::: DATA EXCERPT :::

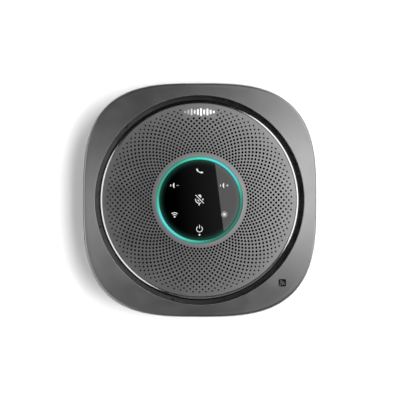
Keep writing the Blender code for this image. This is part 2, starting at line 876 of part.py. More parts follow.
def driver_basket():
    seat_bottom = YOKE_TOP - 2 * MM
    bore = YOKE_RADIUS + GAP
    basket = turned(
        "driver_basket",
        [
            (BASKET_FLANGE, FLANGE_TOP),
            (BASKET_FLANGE, FLANGE_BOTTOM),
            (BASKET_THROAT + BASKET_WALL, FLANGE_BOTTOM),
            (BASKET_SEAT + BASKET_WALL * 5, LEDGE_Z - BASKET_WALL),
            (BASKET_SEAT + BASKET_WALL, YOKE_TOP - BASKET_WALL),
            (BASKET_SEAT + BASKET_WALL, seat_bottom),
            (bore, seat_bottom),
            (bore, YOKE_TOP),
            (BASKET_SEAT, YOKE_TOP),
            (SPIDER_OUTER - 2 * MM, LEDGE_Z),
            (SPIDER_OUTER + 0.6 * MM, LEDGE_Z),
            (BASKET_THROAT, FLANGE_BOTTOM),
            (BASKET_THROAT, FLANGE_TOP),
        ],
        STEEL,
    )
    ears = [polar(BASKET_EAR_ORBIT, a) for a in CORNER_ANGLES]
    windows = []
    window_z = (LEDGE_Z + FLANGE_BOTTOM) / 2 + 0.4 * MM
    for k in range(4):
        angle = math.radians(90 * k)
        windows.append((polar(28 * MM, angle, window_z), Vector((12, 18, 3.6)) * MM, angle))
    join(basket, cylinders("basket_ears", ears, BASKET_EAR_RADIUS, FLANGE_BOTTOM, FLANGE_TOP))
    return cut(
        basket,
        boxes("basket_windows", windows),
        cylinders("ear_screw_holes", ears, 1.2 * MM, FLANGE_BOTTOM - BEYOND, FLANGE_TOP + BEYOND),
    )


def motor():
    turned(
        "driver_yoke",
        [
            (0, YOKE_BOTTOM + YOKE_FLOOR),
            (YOKE_BORE, YOKE_BOTTOM + YOKE_FLOOR),
            (YOKE_BORE, YOKE_TOP),
            (YOKE_RADIUS, YOKE_TOP),
            (YOKE_RADIUS, YOKE_BOTTOM),
            (0, YOKE_BOTTOM),
        ],
        STEEL,
    )
    ring_disc("driver_magnet", MAGNET_RADIUS, YOKE_BOTTOM + YOKE_FLOOR + GAP, MAGNET_TOP, MAGNET)
    ring_disc("driver_pole_plate", POLE_RADIUS, MAGNET_TOP + GAP, POLE_TOP, STEEL)


def voice_coil():
    """The winding round the lower end of its former."""
    return turned(
        "voice_coil",
        [
            (FORMER_OUTER, FORMER_TOP),
            (FORMER_OUTER, COIL_TOP),
            (COIL_OUTER, COIL_TOP),
            (COIL_OUTER, COIL_BOTTOM),
            (COIL_INNER, COIL_BOTTOM),
            (COIL_INNER, FORMER_TOP),
        ],
        COPPER,
    )


def driver_cone():
    """The paper cone, its flank slightly curved."""
    stations = []
    for share in (0, 0.35, 0.7, 1):
        radius = CONE_NECK + (CONE_EDGE - CONE_NECK) * share
        z = CONE_NECK_Z + (CONE_EDGE_Z - CONE_NECK_Z) * share**0.8
        stations.append((radius, z))
    return turned("driver_cone", sheet_profile(stations, CONE_THICKNESS), PAPER)


def driver_dust_cap():
    dome = []
    for share in (0, 0.4, 0.75, 1):
        dome.append((DUST_CAP_RADIUS * share, DUST_CAP_Z + DUST_CAP_RISE * (1 - share**2)))
    under = [(radius, z - CONE_THICKNESS) for radius, z in dome]
    return turned("driver_dust_cap", dome + under[::-1], PAPER)


def half_roll(radius, steps=4):
    """Points over the surround's roll, from its outer side to its inner."""
    middle = (ROLL_INNER + ROLL_OUTER) / 2
    turns = [math.pi * k / steps for k in range(steps + 1)]
    return [(middle + radius * math.cos(turn), ROLL_Z + radius * math.sin(turn)) for turn in turns]


def driver_surround():
    """A half roll of rubber between the cone's edge and a lip on the basket's flange."""
    half = (ROLL_OUTER - ROLL_INNER) / 2
    lip_top = ROLL_Z + SHEET
    lip = [(SURROUND_LIP, lip_top), (SURROUND_LIP, ROLL_Z)]
    outside = half_roll(half)[:0:-1] + [(ROLL_OUTER + 0.2 * MM, lip_top)]
    return turned("driver_surround", lip + half_roll(half - SHEET) + outside, RUBBER)


def driver_spider():
    """A corrugated disc that centres the coil."""
    folds = 6
    upper = []
    for k in range(folds + 1):
        radius = SPIDER_INNER + (SPIDER_OUTER - SPIDER_INNER) * k / folds
        upper.append((radius, SPIDER_Z + SHEET - SPIDER_WAVE * (-1) ** k))
    return turned("driver_spider", sheet_profile(upper, SHEET), WOVEN)


def loudspeaker():
    driver_basket()
    motor()
    ring("driver_gasket", GASKET_INNER, BASKET_FLANGE, FLANGE_TOP + GAP, GASKET_TOP, RUBBER)
    driver_surround()
    driver_spider()
    moving = bpy.data.objects.new("cone_axis", None)
    PARTS.objects.link(moving)
    for piece in (driver_cone(), driver_dust_cap(), voice_coil()):
        piece.parent = moving


# ---------------------------------------------------------------- electronics


def main_board():
    thickness = PCB_TOP - PCB_BOTTOM
    middle_y = (PCB_FRONT + PCB_REAR) / 2
    board = box(
        "main_board",
        (-PCB_HALF_LENGTH, PCB_FRONT, PCB_BOTTOM),
        (PCB_HALF_LENGTH, PCB_REAR, PCB_TOP),
        BOARD,
    )
    tongue = box(
        "board_tongue",
        (-PCB_TONGUE_HALF, PCB_REAR - OVERLAP, PCB_BOTTOM),
        (PCB_TONGUE_HALF, PCB_TONGUE, PCB_TOP),
    )
    chips = []
    for x, y, size_x, size_y, height in CHIPS:
        size = Vector((size_x * MM, size_y * MM, height * MM + thickness / 2))
        centre = Vector((x * MM, middle_y + y * MM, PCB_TOP - thickness / 2 + size.z / 2))
        chips.append((centre, size, 0))
    hole_bottom, hole_top = PCB_BOTTOM - BEYOND, PCB_TOP + BEYOND
    holes = cylinders("board_holes", standoff_places()[::3], 1.3 * MM, hole_bottom, hole_top)
    return cut(join(board, tongue, boxes("chips", chips)), holes)


def shield_can():
    """A five-sided tin cover over the radio and the processor."""
    low = Vector((-23 * MM, 28 * MM, PCB_TOP + GAP))
    high = Vector((-6 * MM, 45 * MM, PCB_TOP + GAP + 2.4 * MM))
    tin = 0.4 * MM
    wall = Vector((tin, tin, 0))
    can = box("shield_can", low, high, STEEL)
    inside_high = high - Vector((tin, tin, tin))
    return cut(can, box("shield_inside", low + wall - Vector((0, 0, BEYOND)), inside_high))


def usb_c_port():
    """The socket's shell, open at the rear, with the contact tongue inside it."""
    middle = Vector((0, SOCKET_FRONT - SOCKET_HALF.y, PCB_TOP + GAP + SOCKET_HALF.z))
    shell = box("usb_c_port", middle - SOCKET_HALF, middle + SOCKET_HALF, STEEL)
    rounded_along_y(shell, SOCKET_HALF.z * 0.95)
    wall = Vector((SOCKET_WALL, 0, SOCKET_WALL))
    hollow = box(
        "socket_hollow",
        middle - SOCKET_HALF + wall + Vector((0, 1.5 * MM, 0)),
        middle + SOCKET_HALF - wall + Vector((0, BEYOND, 0)),
    )
    rounded_along_y(hollow, (SOCKET_HALF.z - SOCKET_WALL) * 0.95)
    half = Vector((3.35, 2.6, 0.35)) * MM
    back = middle - Vector((0, 0.6 * MM, 0))
    return join(cut(shell, hollow), box("contact_tongue", back - half, back + half))


def battery():
    pack = box(
        "battery_pack",
        (-BATTERY_HALF_LENGTH, BATTERY_FRONT, BATTERY_BOTTOM),
        (BATTERY_HALF_LENGTH, BATTERY_REAR, BATTERY_TOP),
        FOIL,
    )
    soften(pack, 1.5 * MM)
    outer_low = Vector((-STRAP_HALF_WIDTH, BATTERY_FRONT - GAP - STRAP, FLOOR_Z + GAP))
    outer_high = Vector((STRAP_HALF_WIDTH, BATTERY_REAR + GAP + STRAP, BATTERY_TOP + GAP + STRAP))
    strap = box("battery_bracket", outer_low, outer_high, INNER)
    inside_low = outer_low + Vector((-BEYOND, STRAP, -BEYOND))
    inside_high = outer_high + Vector((BEYOND, -STRAP, -STRAP))
    return cut(strap, box("strap_inside", inside_low, inside_high))


def leads():
    for name, route in (("battery_lead", BATTERY_ROUTE), ("speaker_lead", SPEAKER_ROUTE)):
        tube(name, [Vector(point) * MM for point in route], LEAD_RADIUS, CABLE)


def touch_flex():
    """A flat film from the main board up through the frame and inwards under the bridge."""
    slot_y = sum(FLEX_SLOT_Y) / 2
    cup_y = sum(CUP_SLOT_Y) / 2
    path = [
        (FLEX_SLOT_Y[0] - 4 * MM, PCB_TOP + 1.8 * MM),
        (FLEX_SLOT_Y[0] - 1 * MM, PCB_TOP + 2.2 * MM),
        (slot_y, PCB_TOP + 5 * MM),
        (slot_y, SPOKE_BOTTOM - 2.2 * MM),
        (slot_y - 1.2 * MM, SPOKE_BOTTOM - 0.8 * MM),
        (cup_y + 1.6 * MM, SPOKE_BOTTOM - 0.8 * MM),
        (cup_y, SPOKE_BOTTOM + 0.4 * MM),
        (cup_y, BOARD_BOTTOM - GAP),
    ]
    mesh = bpy.data.meshes.new("touch_flex")
    points = [(side * FLEX_HALF_WIDTH, y, z) for y, z in path for side in (-1, 1)]
    faces = [(2 * k, 2 * k + 1, 2 * k + 3, 2 * k + 2) for k in range(len(path) - 1)]
    mesh.from_pydata(points, [], faces)
    return thicken(placed("touch_flex", mesh, FILM), FLEX)


def microphones():
    board_bottom = FRAME_TOP + GAP
    for number, angle in enumerate(MIC_ANGLES, 1):
        board = (polar(MIC_ORBIT, angle, board_bottom + 0.4 * MM), Vector((5, 7, 0.8)) * MM, angle)
        can = (polar(MIC_ORBIT, angle, board_bottom + 1.1 * MM), Vector((2.8, 3.6, 1.4)) * MM, angle)
        join(boxes(f"mic_board_{number}", [board], BOARD), boxes(f"mic_can_{number}", [can]))
        gasket = ring(
            f"mic_gasket_{number}",
            0.7 * MM,
            2.4 * MM,
            board_bottom + 1.8 * MM + GAP,
            LIP_TOP - WALL - GAP,
            RUBBER,
            SMALL_SEGMENTS,
        )
        gasket.location = polar(MIC_ORBIT, angle)


def nfc_antenna():
    """A flat coil on a ferrite sheet, tilted to lie against the sloping rim."""
    half = ANTENNA_SIZE / 2
    sheet = box("nfc_antenna", -half, half, FILM)
    sheet.location = polar(ANTENNA_ORBIT, ANTENNA_ANGLE, ANTENNA_Z)
    sheet.rotation_euler = (0, math.atan(CROWN_SLOPE), ANTENNA_ANGLE)
    return sheet


def electronics():
    main_board()
    shield_can()
    usb_c_port()
    battery()
    leads()
    touch_flex()
    microphones()
    nfc_antenna()


top_cover()
bottom_cover()
foot_ring()
island()
baffle_frame()
screws()
loudspeaker()
electronics()
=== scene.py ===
"""The looks of the conference speakerphone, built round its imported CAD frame.

Smooth, finely divided pieces stand for the CAD pieces that can be seen: the shells, the grille with
its real holes, the trim, the light ring, the glass with its keys, the foot, screws and socket. The
loudspeaker's surround and spider are made here too, because they stretch. The other pieces inside
keep their CAD shape and get their own materials. Metres, +Z up, +Y to the rear.
"""

import json
import math

import bmesh
import bpy
from mathutils import Matrix, Vector


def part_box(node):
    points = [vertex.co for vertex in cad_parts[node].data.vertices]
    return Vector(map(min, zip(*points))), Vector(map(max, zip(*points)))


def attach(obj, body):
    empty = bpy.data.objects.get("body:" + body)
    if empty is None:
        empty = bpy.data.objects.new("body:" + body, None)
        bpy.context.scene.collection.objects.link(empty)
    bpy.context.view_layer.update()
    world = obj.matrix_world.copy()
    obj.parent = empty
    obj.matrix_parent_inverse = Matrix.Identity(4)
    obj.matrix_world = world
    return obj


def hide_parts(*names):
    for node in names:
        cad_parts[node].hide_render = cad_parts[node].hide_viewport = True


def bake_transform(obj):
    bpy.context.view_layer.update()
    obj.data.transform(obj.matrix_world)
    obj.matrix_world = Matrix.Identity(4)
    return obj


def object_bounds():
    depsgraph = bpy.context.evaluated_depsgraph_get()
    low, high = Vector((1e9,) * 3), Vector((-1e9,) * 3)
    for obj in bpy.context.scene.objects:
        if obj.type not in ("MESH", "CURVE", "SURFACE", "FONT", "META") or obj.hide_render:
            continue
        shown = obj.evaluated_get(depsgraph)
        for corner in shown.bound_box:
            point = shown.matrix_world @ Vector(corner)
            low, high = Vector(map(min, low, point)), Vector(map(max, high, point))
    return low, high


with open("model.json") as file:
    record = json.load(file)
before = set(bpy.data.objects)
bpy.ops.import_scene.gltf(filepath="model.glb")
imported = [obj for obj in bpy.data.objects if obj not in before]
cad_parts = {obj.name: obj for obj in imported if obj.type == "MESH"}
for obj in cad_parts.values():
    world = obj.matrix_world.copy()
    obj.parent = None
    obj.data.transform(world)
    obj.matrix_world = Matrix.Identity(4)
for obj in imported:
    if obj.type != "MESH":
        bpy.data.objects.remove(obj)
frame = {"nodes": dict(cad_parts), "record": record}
CAD_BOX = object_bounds()

MM = 0.001
FULL_TURN = 2 * math.pi
SHARP_ANGLE = math.radians(32)

# ------------ sizes, read from the frame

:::

■ **EXERCISE TASK**
Your task is to extract exactly the lines starting at the line with "zip(*points))), Vector(map(max, zip(*points)))" and ending at the line with "bpy.context.scene.collection.objects.link(empty)", including both ends, and no other lines.

■ **TASK OUTPUT**
    return Vector(map(min, zip(*points))), Vector(map(max, zip(*points)))


def attach(obj, body):
    empty = bpy.data.objects.get("body:" + body)
    if empty is None:
        empty = bpy.data.objects.new("body:" + body, None)
        bpy.context.scene.collection.objects.link(empty)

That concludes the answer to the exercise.